Это выражение мне было знакомо и перевода не требовало.

- Анчи, анчи. Элэ! - твердо ответил я, зная, что если стариков вовремя не остановить, то они будут бражничать до утра, а днем стонать от головной боли.

Докурив еще раз, охотники опять принялись за мясо. Ахи ел, облизываясь, сочно причмокивая, обсасывая каждую косточку, но обиженный на меня, бурчал:

- Не мог чушка убивай. Секач деревом пахни.

Мне не хотелось спорить. Я радовался замечательным трофеям - клыкам. Позже с помощью мелкой ножовки я распилил с обеих сторон гнезда, в которых они сидели, и, вынув их, измерил по наружному изгибу. Тридцать сантиметров! Настоящие бивни!

Но стариков терзали совсем другие мысли. Лукса, уже изучивший мой характер, начал издалека.

- Слыхал, на севере якуты огненный гриб жуют. С собой носят в кожаном мешочке.

- Какой такой гриб? - изумился Ахи.

- Мухомор сушеный. Не всякий. Серый, кажется, годятся. Захотел веселиться - пожевал. Говорят, лучше водки - голова утром не болит.

- О, шибко хорош гриб!

- Вот ты, Ахи, - продолжал Лукса, - кабана ругаешь, а зря. Хороший кабан. Такого большого кабаньего сердца я еще не видел. Ты, Ахи, наверно, тоже не видел?

- Чего так говори? - запальчиво возразил старик, но Лукса успел перебить его:

- Очень большой кабан. Давай, Камиль, выпьем за самого большого хорского кабана, - и с чувством поднял пустую кружку. Ахи, так и не поняв трюк сотоварища, насуплено сопел:

- Чего большой? Много больше гляди.

- Ох, и хитрый шеф у меня, - засмеялся я, уступая.

- Хитрецы в стойбище спят, а дураки в лесу сидят, - довольно хихикнул Лукса.

Ахи, оценив, наконец, ситуацию, преобразился, нетерпеливо заерзал и, что-то пробурчав набитым ртом, стал искать глазами свою кружку:

- Твоя молодец, Камиль! Асаса! - примиряюще сказал он, вылив свою долю.
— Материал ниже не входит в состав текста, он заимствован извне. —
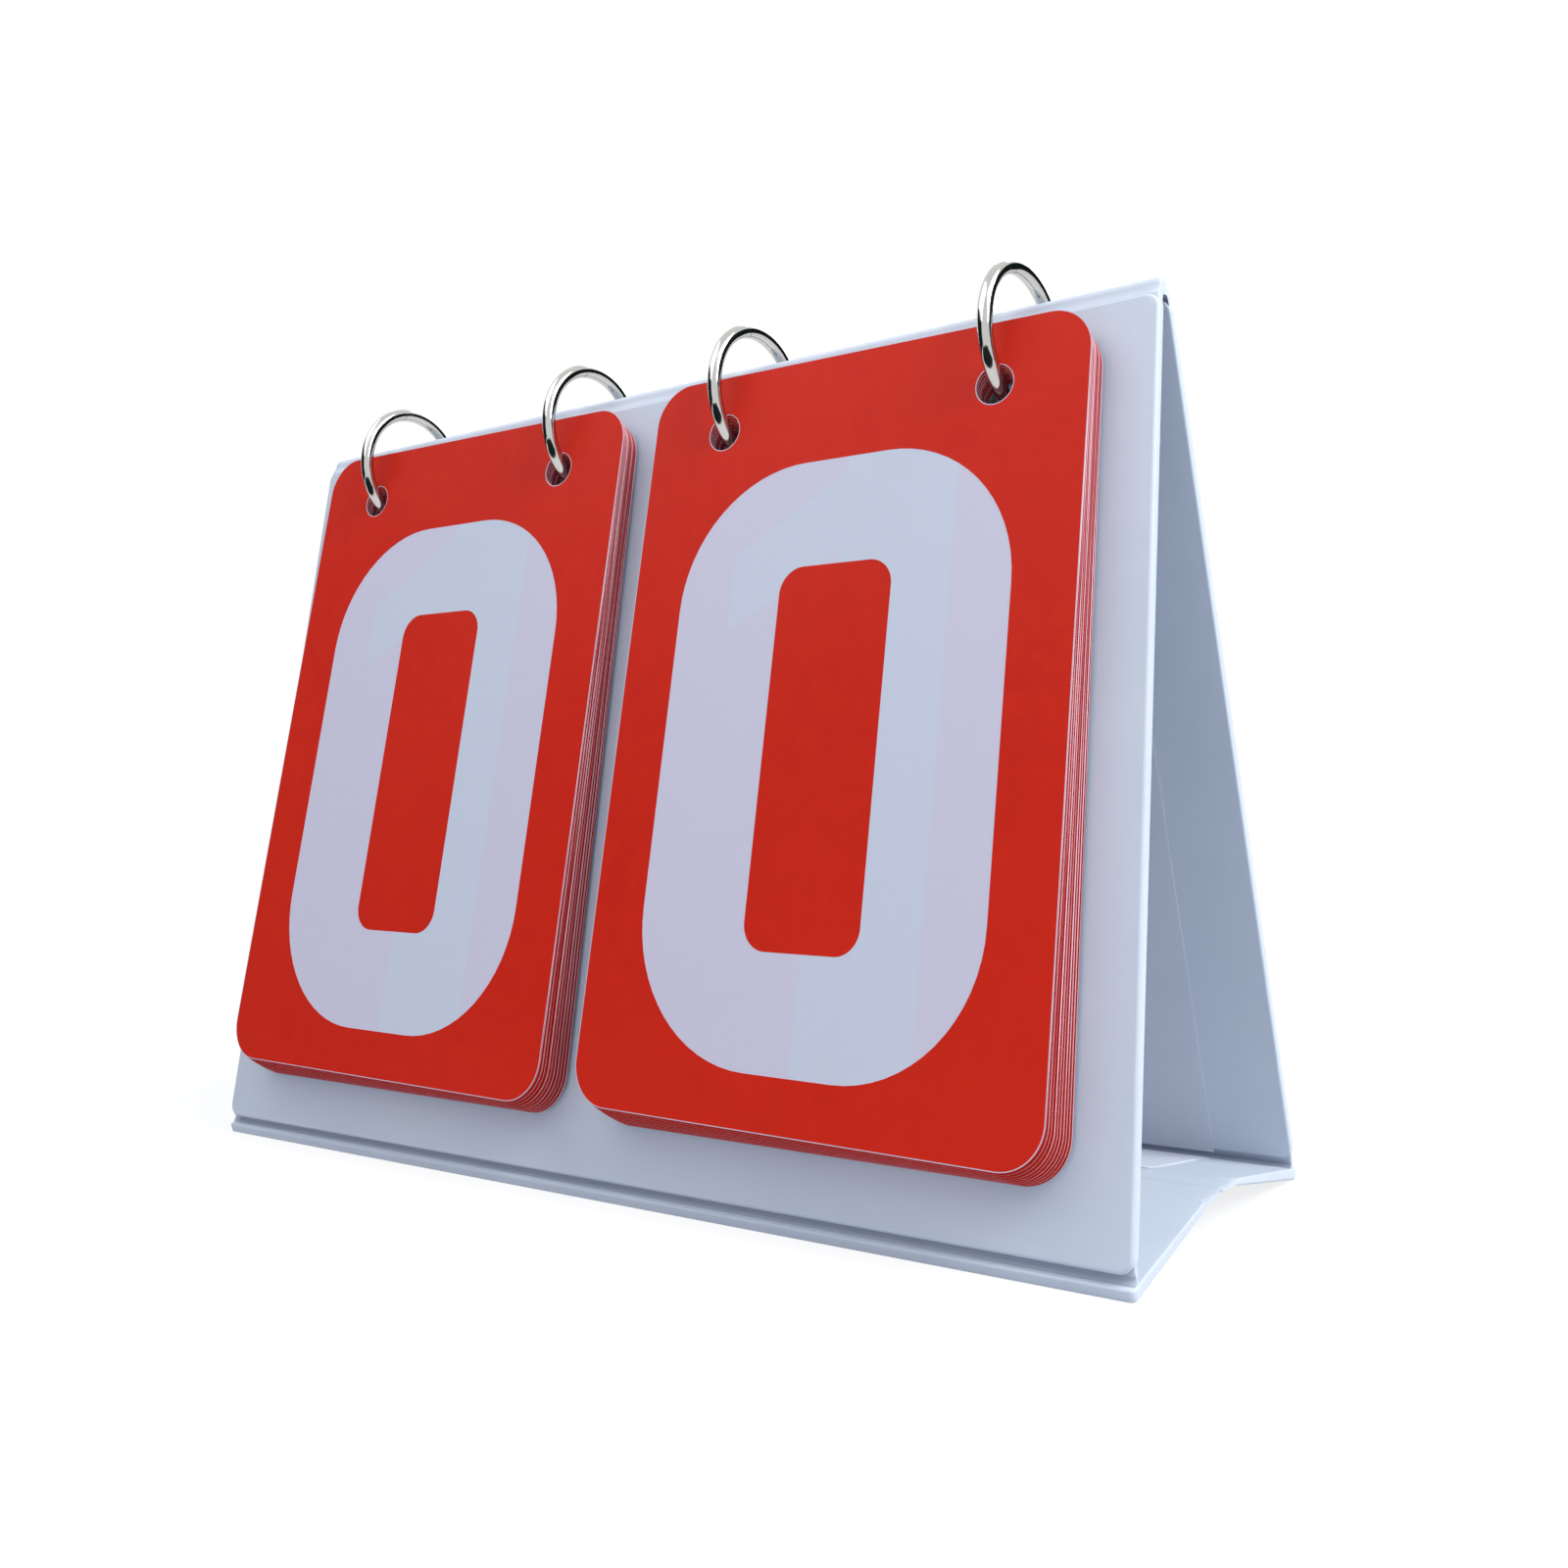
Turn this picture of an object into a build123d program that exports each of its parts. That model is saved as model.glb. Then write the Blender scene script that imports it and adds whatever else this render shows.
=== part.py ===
from build123d import *

import os
from math import cos, radians, sin, sqrt

# Tabletop flip scoreboard. A folding easel of four wrapped greyboards carries two packs of number
# cards, and four hinged binder rings run through the cards and over the easel's ridge.
# Millimetres: +Z up, the scores face -Y, +X is to the viewer's right, and the easel stands on Z = 0.
# Sections are drawn with the ridge above Y = 0. The finished parts then move along Y by
# origin_shift, which puts the origin under the middle of the whole object.

# Wrapped boards of the easel
easel_width = 205.0        # side to side, over the wrap
panel_length = 144.4       # each leaning board, along its slope
panel_lean = 12.2          # degrees from upright
board_thick = 1.6
sheet_thick = 0.2          # the wrap outside, and the liner inside
turn_in = 13.5             # wrap folded round onto the inner face at each side
side_round = 0.7           # radius of the wrapped side edges
corner_round = 2.5         # board corners, seen face on

# Ridge, where the wrap runs over the two panels
ridge_rise = 2.7           # ridge line above the panels' outer top edges
ridge_half = 2.6           # panels' outer top edges from the centre plane
ridge_round = 0.9          # half width of the rounded crest
ridge_groove = 0.45        # how deep the wrap sinks in behind each panel's top edge

# Base, two boards that meet in a raised crease
foot_gap = 3.56            # panels' lower outer edges above the floor
foot_inset = 0.12          # base edge behind the panel's lower outer edge
base_slope = 14.0          # degrees
base_edge = 0.3            # base board's end behind the point of the foot
crease_gap = 5.0           # each base board stops this far short of the crease
crease_drop = 0.35         # soft crease below the line of the boards' undersides
foot_sink = 0.2            # depth of the flat that the floor gives each foot
strip_recess = 0.5         # hinge cloth behind the outer face, at the feet
strip_clear = 0.05         # cloth to a board that it folds against
strip_inset = 1.0          # cloth stops short of the easel's sides, where the corners are round

# Number cards
cards_per_pack = 10
card_width = 89.4
card_height = 130.8
card_corner = 7.5
card_thick = 0.3
card_pitch = 0.42          # one card's back to the next, at the rings
card_fan = 0.1             # degrees that each card hangs further out than the one behind
card_skew = 0.2            # degrees that the rearmost card hangs askew in its own plane
card_twist = 0.07          # degrees more for each card in front of it
pack_gap = 8.6             # between the two packs
pack_stand_off = 0.72      # rearmost card's back to the panel
hole_room = 2.1            # round the wire, in the cards
hole_spacing = 55.8
hole_drop = 11.0           # hole centre below a card's top edge

# Binder rings
ring_radius = 12.4         # to the middle of the wire
wire_radius = 1.3
ring_drop = 5.6            # ring centre below the ridge line
card_slack = 0.85          # hole centres hang this far below the wire
panel_hole_room = 2.0      # round the wire, in the panels
panel_slack = 0.8          # wire below the middle of the panels' holes
lap_half = 2.1             # half length of the stepped lap at the top
lap_clear = 0.12
eye_radius = 1.8           # flat hinge eyes at the bottom
eye_clear = 0.1
rivet_radius = 0.6
rivet_clear = 0.05
rivet_head_radius = 1.1
rivet_head_thick = 0.25

# Worked-out sizes and places, all in the section plane (Y, Z)
leaf_thick = board_thick + 2 * sheet_thick
strip_width = easel_width - 2 * strip_inset
slope = Vector(0, -sin(radians(panel_lean)), -cos(radians(panel_lean)))
facing = Vector(0, -cos(radians(panel_lean)), sin(radians(panel_lean)))
panel_top = Vector(0, -ridge_half, foot_gap + panel_length * cos(radians(panel_lean)))
panel_foot = panel_top + slope * panel_length
ridge_height = panel_top.Z + ridge_rise

base_reach = -panel_foot.Y - foot_inset
base_along = Vector(0, cos(radians(base_slope)), sin(radians(base_slope)))
base_up = Vector(0, -sin(radians(base_slope)), cos(radians(base_slope)))
base_start = Vector(0, -base_reach, -foot_sink) + base_along * base_edge
base_length = base_reach / base_along.Y - base_edge - crease_gap

hole_radius = wire_radius + hole_room
panel_hole_radius = wire_radius + panel_hole_room
ring_centre = Vector(0, 0, ridge_height - ring_drop)
pack_back = (panel_top - ring_centre).dot(facing) + pack_stand_off
pack_centre = (pack_gap + card_width) / 2
ring_places = [side * pack_centre + hand * hole_spacing / 2 for side in (-1, 1) for hand in (-1, 1)]

fold_axis = Vector(0, 0, panel_top.Z + 0.3 * ridge_rise)
inner_foot = panel_foot - facing * leaf_thick
base_rise = (inner_foot.Y - base_start.Y - leaf_thick * base_up.Y) / base_along.Y
base_axis = base_start + base_up * (leaf_thick + 2 * strip_clear) + base_along * base_rise
rivet_axis = ring_centre - Vector(0, 0, ring_radius)


def card_directions(layer):
    """Outward normal and downhill direction of a card, layer 0 being the rearmost."""
    lean = radians(panel_lean + layer * card_fan)
    return Vector(0, -cos(lean), sin(lean)), Vector(0, -sin(lean), -cos(lean))


def card_hole_fall(layer):
    """How far downhill of the rings' axis a card's holes hang, so that the wire passes near their tops."""
    middle = pack_back + layer * card_pitch + card_thick / 2
    return sqrt(ring_radius**2 - middle**2) + card_slack


def front_reach():
    """Y distance from the ridge plane to the front card's lowest front edge."""
    layer = cards_per_pack - 1
    out, down = card_directions(layer)
    skew = radians(card_skew + layer * card_twist)
    below_holes = (card_height - hole_drop) * cos(skew)
    to_corner = (card_width / 2 - card_corner) * sin(skew) + card_corner * (1 - cos(skew))
    fall = card_hole_fall(layer) + below_holes + to_corner
    corner = ring_centre + out * (pack_back + layer * card_pitch + card_thick) + down * fall
    return -corner.Y


rear_reach = -(base_start + base_up * leaf_thick).Y
origin_shift = (front_reach() - rear_reach) / 2


def prism(outline, width):
    """Extrude a closed outline in the Y-Z plane to both sides of the middle of the easel."""
    return extrude(Plane.YZ * make_face(outline), amount=width / 2, both=True)


def flat(point):
    """A point of the section as local coordinates of the Y-Z plane."""
    return (point.Y, point.Z)


def across(point):
    """The same point on the other side of the ridge plane."""
    return Vector(point.X, -point.Y, point.Z)


def slab(plane, length, inset):
    """A leaf-shaped slab with round sides and round plan corners, inset all round from the whole leaf.

    The plane lies on the leaf's outer face, at one end, and its z axis runs along the leaf.
    """
    middle = Pos(0, -leaf_thick / 2)
    width, thick = easel_width - 2 * inset, leaf_thick - 2 * inset
    section = middle * RectangleRounded(width, thick, side_round - inset)
    body = extrude(plane * section, amount=length)
    outline = RectangleRounded(width, length - 2 * inset, corner_round - inset)
    plan = Pos(0, 0, length / 2) * Rot(90, 0, 0) * extrude(outline, amount=2 * leaf_thick, both=True)
    return body & (plane.location * plan)


def leaf(plane, length):
    """Board, wrap and liner of one wrapped board."""
    board = slab(plane, length, sheet_thick)
    liner_section = Pos(0, sheet_thick / 2 - leaf_thick) * Rectangle(
        easel_width - 2 * turn_in, sheet_thick
    )
    liner = extrude(plane * liner_section, amount=length)
    return {"board": board, "wrap": slab(plane, length, 0) - board - liner, "liner": liner}


def panel_leaf():
    """The front panel, punched for the four rings."""
    leaves = leaf(Plane(origin=panel_top, x_dir=(1, 0, 0), z_dir=slope), panel_length)
    middle = (panel_top - ring_centre).dot(facing) - leaf_thick / 2
    fall = sqrt(ring_radius**2 - middle**2) - panel_slack
    hole_plane = Plane(
        origin=ring_centre + facing * middle + slope * fall, x_dir=(1, 0, 0), z_dir=facing
    )
    punch = Cylinder(panel_hole_radius, 4 * leaf_thick)
    punches = [hole_plane * Pos(x, 0, 0) * punch for x in ring_places]
    return {name: solid - punches for name, solid in leaves.items()}


def base_leaf():
    """The front base board, with the flat that it stands on."""
    plane = Plane(origin=base_start, x_dir=(1, 0, 0), z_dir=base_along)
    below_floor = Pos(0, -base_reach / 2, -leaf_thick) * Box(
        2 * easel_width, 2 * base_reach, 2 * leaf_thick
    )
    return {name: solid - below_floor for name, solid in leaf(plane, base_length).items()}


def ridge_strip():
    """Wrap and liner glued together over the panels' top edges: a small roof with a round crest."""
    eave = panel_top - slope * strip_clear
    inner = eave - facing * leaf_thick
    groove = eave + Vector(0, ridge_groove, ridge_groove)
    crest = Vector(0, -ridge_round, ridge_height - 0.7 * ridge_round)
    top = Vector(0, 0, ridge_height)
    left_side = Polyline(flat(crest), flat(groove), flat(eave), flat(inner))
    right_side = Polyline(*[flat(across(point)) for point in (inner, eave, groove, crest)])
    bottom = Line(flat(inner), flat(across(inner)))
    crown = ThreePointArc(flat(crest), flat(top), flat(across(crest)))
    return prism(left_side + bottom + right_side + crown, strip_width)


def foot_strip():
    """Hinge cloth in the groove between the front panel's foot and the base board."""
    upper_outer = panel_foot - facing * strip_recess
    upper_inner = panel_foot - facing * leaf_thick
    base_face = base_start + base_up * (leaf_thick + strip_clear)
    lower_outer = base_face + base_along * strip_recess
    lower_inner = base_face + base_along * base_rise
    hollow = (upper_outer + lower_outer) * 0.5 + base_along * strip_recess / 2
    sides = Polyline(flat(upper_outer), flat(upper_inner), flat(lower_inner), flat(lower_outer))
    mouth = ThreePointArc(flat(lower_outer), flat(hollow), flat(upper_outer))
    return prism(sides + mouth, strip_width)


def crease_strip():
    """Soft zone between the two base boards, thinning to the bare cloth at the crease."""
    lower = base_start + base_along * base_length
    upper = lower + base_up * leaf_thick
    gap = Vector(0, -strip_clear, 0)
    far_lower = across(lower) + gap
    far_upper = across(upper) + gap
    crease = Vector(0, 0, lower.Z - lower.Y * base_along.Z / base_along.Y - crease_drop)
    back = crease + Vector(0, 0, 3 * sheet_thick)
    under = ThreePointArc(flat(lower), flat(crease), flat(far_lower))
    far_end = Line(flat(far_lower), flat(far_upper))
    over = ThreePointArc(flat(far_upper), flat(back), flat(upper))
    near_end = Line(flat(upper), flat(lower))
    return prism(under + far_end + over + near_end, strip_width)


def card(layer, side):
    """One number card; layer 0 is the rearmost, and side is -1 for the left pack."""
    out = card_directions(layer)[0]
    back = ring_centre + out * (pack_back + layer * card_pitch)
    sheet = Pos(0, hole_drop - card_height / 2) * RectangleRounded(card_width, card_height, card_corner)
    holes = [Pos(hand * hole_spacing / 2, 0) * Circle(hole_radius) for hand in (-1, 1)]
    hang = Pos(side * pack_centre, -card_hole_fall(layer)) * Rot(0, 0, -card_skew - layer * card_twist)
    plane = Plane(origin=back, x_dir=(1, 0, 0), z_dir=out)
    return extrude(plane * hang * (sheet - holes), amount=card_thick)


def rod(radius, x_from, x_to):
    """A cylinder along X through the ring's hinge axis, from one X to another."""
    return Pos((x_from + x_to) / 2, 0, -ring_radius) * Rot(0, 90, 0) * Cylinder(radius, x_to - x_from)


def span(y_from, y_to, z_from, z_to):
    """A block as wide as the ring needs, between the given Y and Z."""
    size_y, size_z = y_to - y_from, z_to - z_from
    return Pos(0, (y_from + y_to) / 2, (z_from + z_to) / 2) * Box(8 * wire_radius, size_y, size_z)


def ring():
    """Front half, rear half and rivet of one ring, centred on the origin with its axis along X."""
    wire = Rot(0, 90, 0) * Torus(ring_radius, wire_radius)
    edge = ring_radius + 2 * wire_radius
    tongue = lap_half - lap_clear
    step = lap_clear / 2
    under_lap = ring_radius - 2 * wire_radius
    front_room = span(-edge, 0, -edge, 0) + span(-edge, -lap_half, 0, edge)
    front_room += span(-edge, tongue, ring_radius + step, edge)
    rear_room = span(0, edge, -edge, 0) + span(lap_half, edge, 0, edge)
    rear_room += span(-tongue, edge, under_lap, ring_radius - step)
    front_half = wire & front_room
    rear_half = wire & rear_room
    swing = eye_radius + eye_clear
    front_half -= rod(swing, -step, 3 * wire_radius)
    rear_half -= rod(swing, -3 * wire_radius, step)
    front_half += rod(eye_radius, -wire_radius, -step)
    rear_half += rod(eye_radius, step, wire_radius)
    front_half -= rod(rivet_radius, -edge, edge)
    rear_half -= rod(rivet_radius + rivet_clear, -edge, edge)
    rear_head = wire_radius + rivet_clear
    rivet = rod(rivet_radius, -wire_radius, rear_head)
    rivet += rod(rivet_head_radius, -wire_radius - rivet_head_thick, -wire_radius)
    rivet += rod(rivet_head_radius, rear_head, rear_head + rivet_head_thick)
    return {"front_half": front_half, "rear_half": rear_half, "hinge_rivet": rivet}


def scoreboard():
    """Every part by name, in the finished frame."""
    parts = {}
    for name, solid in panel_leaf().items():
        parts["front_panel_" + name] = solid
        parts["rear_panel_" + name] = mirror(solid, about=Plane.XZ)
    for name, solid in base_leaf().items():
        parts["front_base_" + name] = solid
        parts["rear_base_" + name] = mirror(solid, about=Plane.XZ)
    parts["ridge_hinge_strip"] = ridge_strip()
    parts["front_foot_hinge_strip"] = foot_strip()
    parts["rear_foot_hinge_strip"] = mirror(parts["front_foot_hinge_strip"], about=Plane.XZ)
    parts["base_crease_strip"] = crease_strip()
    for side, pack in ((-1, "left"), (1, "right")):
        for layer in range(cards_per_pack):
            number = cards_per_pack - 1 - layer
            parts[f"{pack}_card_{number}"] = card(layer, side)
    for index, x in enumerate(ring_places):
        for name, solid in ring().items():
            parts[f"ring_{index + 1}_{name}"] = Pos(x, 0, ring_centre.Z) * solid
    return {name: Pos(0, origin_shift, 0) * solid for name, solid in parts.items()}


def main():
    os.makedirs("parts", exist_ok=True)
    for name, solid in scoreboard().items():
        export_step(solid, f"parts/{name}.step")


if __name__ == "__main__":
    main()
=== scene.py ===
import math

import bmesh
import bpy
from mathutils import Matrix, Vector, noise
from mathutils.geometry import delaunay_2d_cdt


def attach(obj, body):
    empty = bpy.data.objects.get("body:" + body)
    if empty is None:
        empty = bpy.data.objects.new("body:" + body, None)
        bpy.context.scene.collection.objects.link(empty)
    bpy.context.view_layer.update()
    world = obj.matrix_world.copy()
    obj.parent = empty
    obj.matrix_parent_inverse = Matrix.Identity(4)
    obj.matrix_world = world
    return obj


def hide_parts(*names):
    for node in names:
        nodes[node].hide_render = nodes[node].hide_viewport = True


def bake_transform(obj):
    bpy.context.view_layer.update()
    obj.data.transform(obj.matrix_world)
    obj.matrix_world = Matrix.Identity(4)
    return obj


# Tabletop flip scoreboard: the looks. Metres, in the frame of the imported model: the scores face -Y,
# +X is to the viewer's right and the floor is Z = 0.

MM = 0.001
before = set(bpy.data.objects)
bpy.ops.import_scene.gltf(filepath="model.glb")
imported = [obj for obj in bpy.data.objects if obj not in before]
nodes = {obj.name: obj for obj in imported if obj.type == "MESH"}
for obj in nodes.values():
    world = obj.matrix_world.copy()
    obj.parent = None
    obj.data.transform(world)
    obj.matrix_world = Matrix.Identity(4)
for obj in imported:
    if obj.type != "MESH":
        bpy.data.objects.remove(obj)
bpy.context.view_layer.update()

SIDES = (("front", 1), ("rear", -1))
PACKS = ("left", "right")
DIGITS = range(10)
RINGS = range(1, 5)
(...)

Беда, как хорошо. Дай, однако, табачку, моя кончался.

Воспользовавшись переменой настроения Ахи, я, подавая коробку "Золотого руна", спросил:

- Ахи, как вы думаете, в чем секрет целебной силы женьшеня?

Подобревший старик не замедлил с ответом:

- Женьшень корень ученый. Долго живи - много знай. Своя сила хороший люди дари. Плохой люди не дари, - раскуривая трубку, старик ненадолго примолк.

- Одна ночь, - продолжал он, - цветок гори яркий огонь. Эта ночь корень копай - любой болезнь лечи. Умер - живой делай. Однако эта ночь корень трудно копай. Дракон береги. Только смелый дракон победи.